Susie Vaughan
“I have a desire to re-enchant the past, to take the listener to a splintered sound world where period instruments and historical styles, idioms, harmonic language and ornamentation, are refracted through the contemporary prism of film, folk, cabaret, circus and musical theatre.”
Susie Vaughan trained as a composer at the Guildhall School of Music and Drama (MMus, Lutoslawski Prize: 2nd Prize) after receiving a BMus (1st Class Hons) at Royal Holloway and a British Academy Award to undertake postgraduate research at Magdalen College, Oxford. Her research into Postmodern music very much influenced her own compositional style.

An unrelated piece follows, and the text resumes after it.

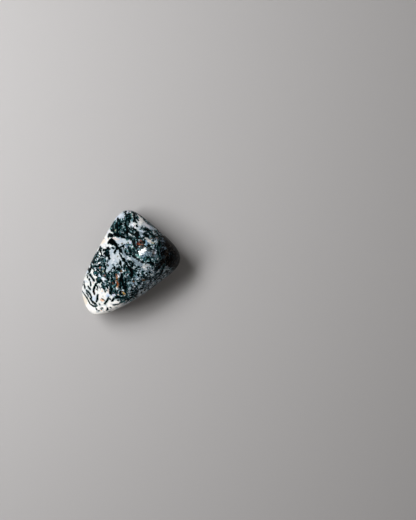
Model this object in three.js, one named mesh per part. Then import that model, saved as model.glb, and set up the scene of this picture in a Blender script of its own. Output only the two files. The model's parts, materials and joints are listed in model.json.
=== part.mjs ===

Susie is particularly interested in setting love poetry through the ages (from Sappho to Shakespeare to Sylvia Plath) and devotional text. She was the first woman in 550 years to compose for the Choir of Magdalen College, Oxford – a Magnificat and Nunc Dimittis to celebrate 20 Years of Women at the College in the Year 2000.
Susie’s interest in early music began as a postgraduate student at the Guildhall, when asked to compose the songs and incidental music for Mary Pix’s Restoration Comedy The Innocent Mistress. A collection of lute songs for Countertenor followed, settings of James Joyce’s Chamber Music, for the Spitalfields Music Festival.
This led to a commission to compose the missing third of Thomas Campion’s The Lord Hayes’ Masque, performed at the Convocation House, Bodleian Library and Castle Ashby for the Oxford University Early Music Society, History Alive and Sotheby’s New York. Other works for theatre include incidental music for Creation Theatre Company’s Romeo and Juliet and for Benedict Productions’ tour of Lady Chatterley’s Lover (incl. Palace Theatre Manchester, Leeds Playhouse, Hull New Theatre, Theatre Royal Brighton).
Over Lockdown, Susie took part in the wonderful Arts Council England project Theorbo Today, for which she composed He is more than a hero for 2 Sopranos, Lute and Theorbo.
Current projects include Cantata Amorosa: Re-imagining Barbara Strozzi’s L’Eraclito Amoroso; Shakespeare’s Sonnet Circus: A Song-cycle of Eight Sonnets for Countertenor Solo and Six Baroque Obbligato Instruments (Flûte Traversière, Oboe, Bassoon, Baroque Triple Harp, Theorbo, Harpsichord) and Baroque String Orchestra; and Agnus Dei from Sounding the PAges: Compositions inspired by the British Library Exhibition:
Elizabeth and Mary, Royal Cousins, Rival Queens, which will be performed in December by the musicians of Theorbo Today.
A fun-fact about Susie – discovered whilst researching her ancestry during the COVID Lockdown – is that she is Henry Purcell’s first cousin, nine times removed.
La Conversation Enchantée et Galante
My piece La Conversation Enchantée et Galante was inspired by Ada’s brief to ‘explore Telemann’s Paris Quartets and celebrate the art of conversation between instruments.’ To explore this galant style, I started with the ensemble quaver motif from B.16 of the Modéré in the final E minor Quartet: 6th Quatuor TWV 43:e4 – my favourite movement and the very last movement in the Paris Quartets – and transformed this into a semi-quaver motif heard at the beginning of the piece and later as an accompanying background ‘buzz’ in the instrumental conversation.
The subtitle of the piece – Le Chardonneret est le Fantôme dans la Machine – was inspired by the painting of a Goldfinch sitting on a branch on the soundboard of the beautiful 1769 Pascal Taskin Harpsichord in the Russell Collection in St Cecilia’s Hall, Edinburgh, the disposition of which, I have used for this piece. The painted Goldfinch comes to life and flies into the music, making his appearance in the song-like trills in all the instrumental parts and in the fluttering chords in the Harpsichord. At the end of the piece, in the Distrait section – another nod to Telemann’s movement descriptions – the Goldfinch flies around and distracts the group of musical conversationalists, leaving just the Flûte Traversière and Harpsichord (using the Buff Stop) to represent his flutterings and twitterings, before flying back to his painted branch on the soundboard of the Harpsichord, where he becomes once more inanimate, leaving a concluding cadence trailing away the instrumental conversation.